Tiny airport 'therapy horses' should revolutionize business travel | Ladders

Business travel can be stressful, but it may get a lot better if many airports follow the lead of the visionaries running the Cincinnati airport.
Distractions

Tiny airport ‘therapy horses’ should revolutionize business travel

Business travel can be stressful, but it may get a lot better if many airports follow the lead of the visionaries running the Cincinnati airport.

Twice a month, passengers can interact with miniature therapy horses from Seven Oaks Farm in Ohio at Cincinnati/Northern Kentucky International Airport through the Refresh program.

The program’s existence was first reported by NPR.

Owner Lisa Moad told NPR about how the horses make visitors feel in the interview.

She said they’ve told her “that it made them feel much better, kind of calmed down, took a deep breath. A lot of them thank us for being there at that time because they needed that little bit of support before they get on the plane,” Moad told the media outlet.

But the animals don’t seem to get freaked out by all the attention— they’ve reportedly been through training to stay calm and friendly towards people, even in crowds.

Moad’s nonprofit started with three horses named Tess, Lily and Lucky, who would greet visitors on the farm.

The benefits of therapy animals

Therapy animals can change not only travel anxiety, but a host of other emotions.

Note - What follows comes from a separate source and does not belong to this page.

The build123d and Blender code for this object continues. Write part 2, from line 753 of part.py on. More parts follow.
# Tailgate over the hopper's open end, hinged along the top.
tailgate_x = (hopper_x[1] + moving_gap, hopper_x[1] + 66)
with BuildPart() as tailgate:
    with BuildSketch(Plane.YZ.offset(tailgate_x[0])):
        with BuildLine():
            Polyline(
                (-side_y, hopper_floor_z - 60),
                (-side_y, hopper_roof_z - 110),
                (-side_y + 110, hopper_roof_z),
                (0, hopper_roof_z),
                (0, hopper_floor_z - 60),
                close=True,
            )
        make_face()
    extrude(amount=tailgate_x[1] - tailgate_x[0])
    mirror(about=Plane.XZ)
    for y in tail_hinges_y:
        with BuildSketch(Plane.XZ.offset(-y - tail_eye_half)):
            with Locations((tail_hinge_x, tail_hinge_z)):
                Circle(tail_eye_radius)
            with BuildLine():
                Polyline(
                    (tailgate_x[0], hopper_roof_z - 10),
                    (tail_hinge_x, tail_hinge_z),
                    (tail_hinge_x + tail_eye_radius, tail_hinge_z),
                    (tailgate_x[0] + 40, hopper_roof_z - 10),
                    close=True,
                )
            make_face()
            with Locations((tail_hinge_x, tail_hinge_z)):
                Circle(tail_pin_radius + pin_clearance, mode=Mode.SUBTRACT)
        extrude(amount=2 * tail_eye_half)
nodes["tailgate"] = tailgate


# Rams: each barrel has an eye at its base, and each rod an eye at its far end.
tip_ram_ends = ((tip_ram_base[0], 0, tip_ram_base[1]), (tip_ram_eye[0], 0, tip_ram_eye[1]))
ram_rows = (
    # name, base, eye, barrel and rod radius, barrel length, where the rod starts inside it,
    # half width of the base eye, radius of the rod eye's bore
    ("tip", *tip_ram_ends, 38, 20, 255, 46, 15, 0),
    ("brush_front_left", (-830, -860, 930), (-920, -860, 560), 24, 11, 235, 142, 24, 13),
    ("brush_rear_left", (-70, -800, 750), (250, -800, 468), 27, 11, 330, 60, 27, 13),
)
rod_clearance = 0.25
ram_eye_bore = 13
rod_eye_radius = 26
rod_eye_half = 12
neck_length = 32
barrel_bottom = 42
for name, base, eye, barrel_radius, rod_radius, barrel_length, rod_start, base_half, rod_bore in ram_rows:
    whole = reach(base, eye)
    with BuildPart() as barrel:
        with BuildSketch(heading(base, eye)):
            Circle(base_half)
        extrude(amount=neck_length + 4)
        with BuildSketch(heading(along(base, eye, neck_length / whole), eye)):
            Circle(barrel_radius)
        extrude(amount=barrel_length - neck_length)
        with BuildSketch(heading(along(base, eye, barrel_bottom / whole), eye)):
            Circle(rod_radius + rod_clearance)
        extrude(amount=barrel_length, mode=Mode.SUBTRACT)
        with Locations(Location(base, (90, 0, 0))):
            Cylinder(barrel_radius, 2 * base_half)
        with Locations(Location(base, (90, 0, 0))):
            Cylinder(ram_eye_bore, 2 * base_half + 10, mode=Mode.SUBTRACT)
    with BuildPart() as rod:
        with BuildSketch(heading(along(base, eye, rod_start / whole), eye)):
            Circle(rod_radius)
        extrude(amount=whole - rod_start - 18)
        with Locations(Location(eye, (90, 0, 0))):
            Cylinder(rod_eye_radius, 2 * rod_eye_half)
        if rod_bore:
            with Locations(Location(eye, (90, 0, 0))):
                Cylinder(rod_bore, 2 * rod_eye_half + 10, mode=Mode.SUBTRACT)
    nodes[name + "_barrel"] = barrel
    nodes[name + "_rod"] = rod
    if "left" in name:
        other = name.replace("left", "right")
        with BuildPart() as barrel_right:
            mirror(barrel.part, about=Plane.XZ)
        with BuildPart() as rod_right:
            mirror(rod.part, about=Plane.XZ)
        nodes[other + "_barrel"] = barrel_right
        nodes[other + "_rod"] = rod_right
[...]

Mayo Clinic reported that using animals for therapy can majorly reduce pain, depression, anxiety and fatigue for many people in stressful situations: kids getting dental work, cancer patients, patients undergoing long-term care, people with persistent heart failure and veterans experiencing PTSD. Pet therapy also helps people in local initiatives and institutes of higher education.

Jane E. Brody wrote about her dog Max, who completed a program with the Good Dog Foundation and went on to be a therapy dog, in a 2016 New York Times article.

“Pet therapy most often involves privately owned animals – usually dogs, but also cats, rabbits, even kangaroos, birds, fish and reptiles – that their owners take to facilities to enhance the well-being of temporary or permanent residents. Thus, in addition to relieving the monotony of a hospital stay or entertaining residents in a nursing home, Max might visit a school where young children wary of reading aloud will happily read to a dog that does not care about mistakes,” Brody wrote.

Therapy animals can really help take the edge off— whether you’re about to take off at Cincinnati/Northern Kentucky International Airport, or your have medical concerns that have you in need of cheering up.